Em 13 de novembro de 2015, David Fritz Goeppinger viu a morte de perto. Passou três horas no Bataclan junto a uma dezena de reféns e dois terroristas cheios de explosivos. Cinco anos depois, este franco-chileno relata em um livro seu longo processo de reconstrução e suas cicatrizes indeléveis.
Colocar no papel o que viveu na famosa casa de espetáculos parisiense foi um trabalho doloroso de vários anos. "É como voltar a tatuar sobre uma tatuagem, dói", disse em uma entrevista à AFP este jovem de 28 anos, que tem gravado em seu braço em números romanos a data dessa noite fatídica.
Foi sua psicóloga quem o ajudou a dar o primeiro passo. "Ela me disse que o melhor seria escrever para tirar essas lembranças da minha memória e colocá-las em uma caixa", conta o jovem de cabelos pretos e compridos, com um olhar vivaz.
As palavras fluíram desde o primeiro dia. Era "como uma evidência" e tiveram um efeito libertador. "Enquanto escrevia, suava, chorava e às vezes até gritava", conta Fritz em seu livro "Un jour dans notre vie" (Um dia em nossa vida), da editora Pygmalion, que saiu nas livrarias da França no mês passado.
O título foi inspirado em uma canção do grupo de rock francês Indochine. "Enquanto escrevia, percebi que o 13 de novembro de 2015 não foi nada mais que 'um dia em nossa vida'. Um dia que alterou a existência de uma pessoa, de uma família, de um grupo de amigos, de uma cidade, de um país", explica este fotógrafo.
- "Salvar a minha pele" -
Foi um de seus amigos quem lhe deu de presente um ingresso para ver a banda de rock californiana Eagles of Death Metal no Bataclan. "Eu não queria muito ir, mas me deixei convencer", lembra Fritz.
A banda tocava há cerca de quarenta minutos para uma multidão animada em uma sala com capacidade para 1.500 espectadores, quando de repente o horror se instaurou no local. "Ouvi um som seco, metálico, violento".
Suas longas sessões de videogame o ajudaram a reconhecer imediatamente o som característico de um fuzil AK-47.

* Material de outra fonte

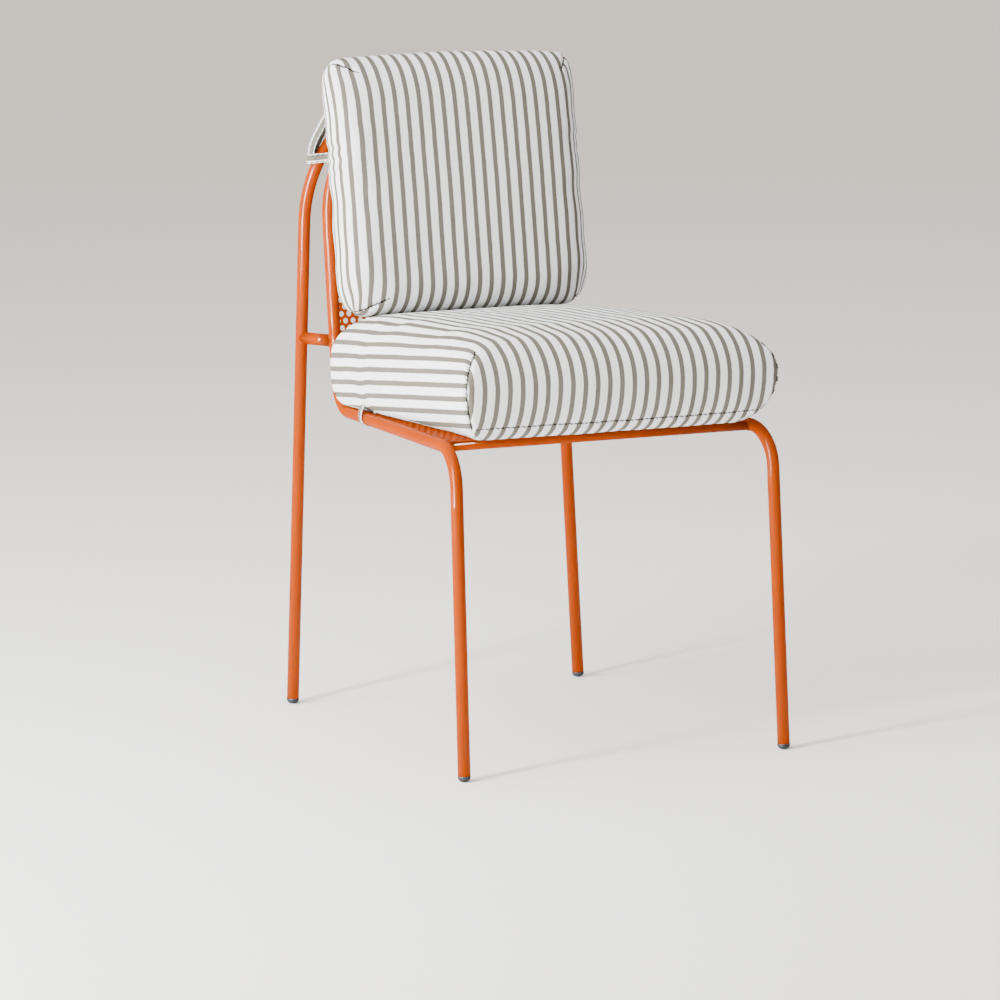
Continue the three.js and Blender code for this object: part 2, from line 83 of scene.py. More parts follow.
def set_inputs(tree, node, **inputs):
    for name, value in inputs.items():
        socket = node.inputs[name.replace("_", " ")]
        if isinstance(value, bpy.types.NodeSocket):
            tree.links.new(value, socket)
        else:
            socket.default_value = value


def added(tree, kind, **inputs):
    node = tree.nodes.new("ShaderNode" + kind)
    set_inputs(tree, node, **inputs)
    return node


def two_tones(tree, share, low, high, stops=(0.0, 1.0)):
    ramp = added(tree, "ValToRGB", Fac=share)
    for index, colour in enumerate((low, high)):
        ramp.color_ramp.elements[index].position = stops[index]
        ramp.color_ramp.elements[index].color = (*colour, 1)
    return ramp.outputs["Color"]


def finished_object(name, bm, material, smooth=True):
    mesh = bpy.data.meshes.new(name)
    bm.to_mesh(mesh)
    bm.free()
    mesh.materials.append(material)
    if smooth:
        mesh.shade_smooth()
    return linked_object(name, mesh)


plaster, tree, shader = node_material("pale_plaster")
reach = tree.nodes.new("ShaderNodeVectorMath")
reach.operation = "LENGTH"
tree.links.new(added(tree, "TexCoord").outputs["Object"], reach.inputs[0])
painted_falloff = added(tree, "MapRange", Value=reach.outputs["Value"], From_Min=0.6, From_Max=7.0)
set_inputs(tree, shader, Roughness=0.75, Base_Color=two_tones(
    tree, painted_falloff.outputs["Result"], floor_lit_tint_near, floor_shaded_tint_far))
bm = bmesh.new()
bmesh.ops.create_circle(bm, cap_ends=True, radius=floor_radius, segments=96)
floor = finished_object("floor", bm, plaster, smooth=False)


# Lights. A tall window at the left lights the cloth, and a narrow strip beside it only draws
# the white lines on the tubes. A wide panel and a broad sun fill in from the same side, and
# one panel hangs overhead.
window_white = (1.0, 0.985, 0.96)


def aimed_lamp(name, kind, direction, power, colour):
    lamp_data = bpy.data.lights.new(name, kind)
    lamp_data.energy = power
    lamp_data.color = colour
    lamp = linked_object(name, lamp_data)
    lamp.rotation_euler = direction.to_track_quat("-Z", "Y").to_euler()
    return lamp


def soft_panel(name, place, towards, width, height, power, colour):
    lamp = aimed_lamp(name, "AREA", Vector(towards) - Vector(place), power, colour)
    lamp.location = place
    lamp.data.shape = "RECTANGLE"
    lamp.data.size = width
    lamp.data.size_y = height
    return lamp


soft_panel("window_left", (-2.35, -0.95, 1.15), (0, 0, 0.9), 0.22, 2.2, 120, window_white)
strip_left = soft_panel(
    "strip_left", (-2.35, -0.80, 1.15), (0, 0, 0.9), 0.16, 2.2, 2200, window_white)
strip_left.visible_diffuse = False
wide_left = soft_panel(
    "wide_left", (-2.6, 0.45, 1.0), (0, 0, 0.5), 1.6, 1.8, 135, (1.0, 0.99, 0.975))
wide_left.visible_glossy = False
soft_panel("panel_above", (-0.3, 0.4, 3.2), (0, 0, 0.4), 3.2, 2.8, 60, (1.0, 0.995, 0.985))
sun = aimed_lamp("broad_sun", "SUN", Vector((0.70, 0.22, -0.68)), 2.7, (1.0, 0.985, 0.965))
sun.data.angle = math.radians(50)
world = bpy.data.worlds.new("soft_room")
world.use_nodes = True
set_inputs(world.node_tree, world.node_tree.nodes["Background"],
           Color=(1.0, 0.955, 0.91, 1), Strength=0.66)
bpy.context.scene.world = world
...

"Foi um horror indescritível. Como se um furacão tivesse surgido na sala destruindo tudo em seu caminho. O cheiro de sangue misturado com a pólvora era absolutamente nauseante (...). Ouvi gritos de agonia, pessoas implorando", conta, tentando afastar as imagens dessa noite que ainda o perseguem.
Separado de seu grupo de amigos, buscou uma saída de emergência, mas encontrou apenas uma janela aberta. Em meio ao desespero, subiu e se prendeu nela. "Estava com a ideia fixa de salvar minha pele". Mas os sete metros que o separavam do chão impediram sua fuga.
Rapidamente foi tomado como refém por dois jihadistas. Um deles lhe apontou a arma para o peito e ordenou que retornasse à sala. "Estava convencido de que ia morrer", admite, balançando as pernas de nervoso.
De repente, um deles lhe perguntou: "O que você pensa sobre François Hollande?" (presidente francês da época). "Não penso nada, não sou francês, sou chileno", respondeu Fritz, que nasceu em Pucón (sul do Chile), mas foi criado na França.
"Quando lhe contei isso, parou de se interessar em mim. Talvez tenham pensado que eu não era o alvo que procuravam porque era filho de imigrantes? É uma dúvida que me atormentou por muito tempo", confessa à AFP este chileno, que obteve a nacionalidade francesa em 2017, mais de 20 anos depois de chegar à França junto com seus pais, que fugiam da pobreza.